Una ricercatrice di Public Eye è riuscita a introdursi nelle fabbriche di alcuni di Shein nel distretto di Panyu, nella provincia cinese del Guangdong. Ha fotografato le colossali pile di indumenti che bloccano le uscite di emergenza; una scena che non può lasciare indifferenti, dopo i disastrosi incendi che hanno colpito le fabbriche tessili asiatiche (solo nel rogo della Ali Enterprises, nel 2012, sono morte 250 persone).

 

La reporter ha intervistato persone che lavorano 75 ore alla settimana, quasi il doppio rispetto alle 40 di un contratto full time legale in Cina; legalmente le ore di straordinario non possono essere più di 36 al mese, in questo caso si arriva a 35 alla settimana. E c’è anche chi si presenta tutti i giorni in fabbrica senza mai aver firmato un contratto.

 

Una nuova sconcertante inchiesta su Shein

Ci sono voluti altri mesi ma, finalmente, per la prima volta le telecamere nascoste sono entrate in queste famigerate fabbriche cinesi di fornitori di Shein, per tradurre questi racconti e questi numeri in immagini. Merito di un’inchiesta di Channel 4, intitolata Inside the Shein Machine, che – comprensibilmente – ha destato scalpore in tutto il mondo.

 

Qui non ci sono domeniche”, svela ai giornalisti uno degli operai abituati a lavorare 18 ore al giorno, 7 giorni su 7, con un solo giorno libero al mese.

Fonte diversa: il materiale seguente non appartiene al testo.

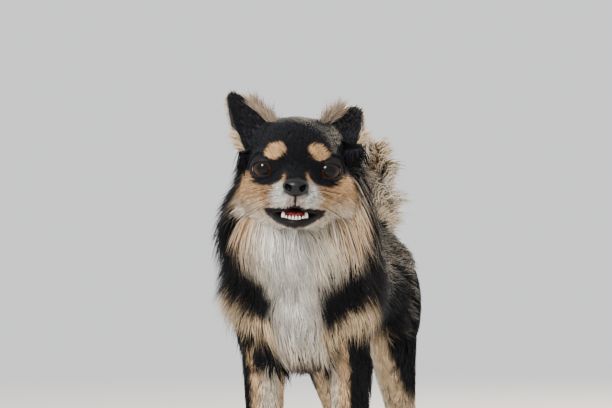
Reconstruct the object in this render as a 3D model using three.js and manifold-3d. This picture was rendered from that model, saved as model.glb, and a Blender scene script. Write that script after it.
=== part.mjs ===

In una delle fabbriche, il salario base è pari a 4mila yuan al mese, circa 550 euro, per sfornare almeno 500 abiti al giorno; come se non bastasse, il primo mese di stipendio viene trattenuto. In un secondo stabilimento invece i lavoratori vengono pagati a cottimo, 4 centesimi per ogni indumento confezionato.

 

Per ogni errore, di per sé comprensibile in una situazione di stress così pesante, scatta la decurtazione dello stipendio. E le operaie sono costrette ad approfittare della pausa pranzo per lavarsi i capelli, perché a casa non ne hanno il tempo.

 

Shein, che non possiede alcuna fabbrica ma demanda l’intera produzione alla rete di fornitori, ha replicato con un comunicato. L’azienda si dice “estremamente preoccupata” da quanto emerso dall’indagine, poiché tali condizioni “violerebbero il codice di condotta siglato da ogni fornitore di Shein”.